Nurses and teachers in Alberta will not be seeing any wage increases in their current contracts after two arbitration decisions were handed down Friday.
The United Nurses of Alberta, which represents more than 30,000 Registered Nurses, Registered Psychiatric Nurses and allied health care workers in Alberta had been asking for a three per cent wage increase. The Province, on the other hand, was looking for a three per cent wage rollback on behalf of all 61 school boards.
Similarly, the Alberta Teachers’ Association had also been seeking a three per cent wage increase, while the Teachers’ Employer Bargaining Association was asking for a two per cent wage rollback.
In the ruling, chair of the Arbitration Board, David Jones said the decision not to increase or decrease wages was not a political one.
“No change to wage rates is justified in the third year of the current collective agreement, particularly given the prevailing general economic conditions in the province, as well as the current comparative continuity and stability of nurses’ employment and the absence of any relevant other public sector settlements that would indicate either an increase or a decrease to salaries,” said part of the judgment.
According to the ATA, there has been only one wage increase (two per cent) in the last eight years. The President of the association said teachers deserved better.
“It is difficult for me to describe how absolutely frustrated and deeply disappointed I am in this decision,” said Jason Schilling, ATA President. “The Association advanced a very strong argument in arbitration, and I was confident that a modest and reasonable salary increase was possible. Unfortunately, the arbitrator largely ignored the recent history of salary restraint in teacher collective agreements and chose to focus on the state of the Alberta economy.”
President of Treasury Board and Minister of Finance Travis Toews said the decision reflects the province’s economic realities and aligns with the government’s desire to address what it calls “Alberta’s spending problem”.
“As the MacKinnon panel identified, public sector compensation accounts for more than half of government expenses and wages are, on average, substantially higher than other large provinces,” said Towes in a statement.

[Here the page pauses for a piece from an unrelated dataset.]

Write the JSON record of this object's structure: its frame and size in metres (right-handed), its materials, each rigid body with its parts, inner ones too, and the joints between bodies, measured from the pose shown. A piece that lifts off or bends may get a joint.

“Correcting wages over time is a critical part of our government’s commitment to get our fiscal house in order. Even with these decisions, fiscal restraint and discipline must continue as we enter into new collective bargaining negotiations in 2020.
“As we said at Budget 2019, there is no new money for public sector raises in the fiscal plan.
The UNA is scheduled to begin negotiations with the employer for the next Provincial Collective Agreement on Jan. 14 and 15, 2020 in Edmonton. The ATA’s current agreement expires on August 31, 2020.
Schilling says the decision will lead to a harder bargaining process on the Teachers’ new collective agreement.
“This result will place even greater pressure on the next round of collective bargaining. We will be seeking a long overdue correction.”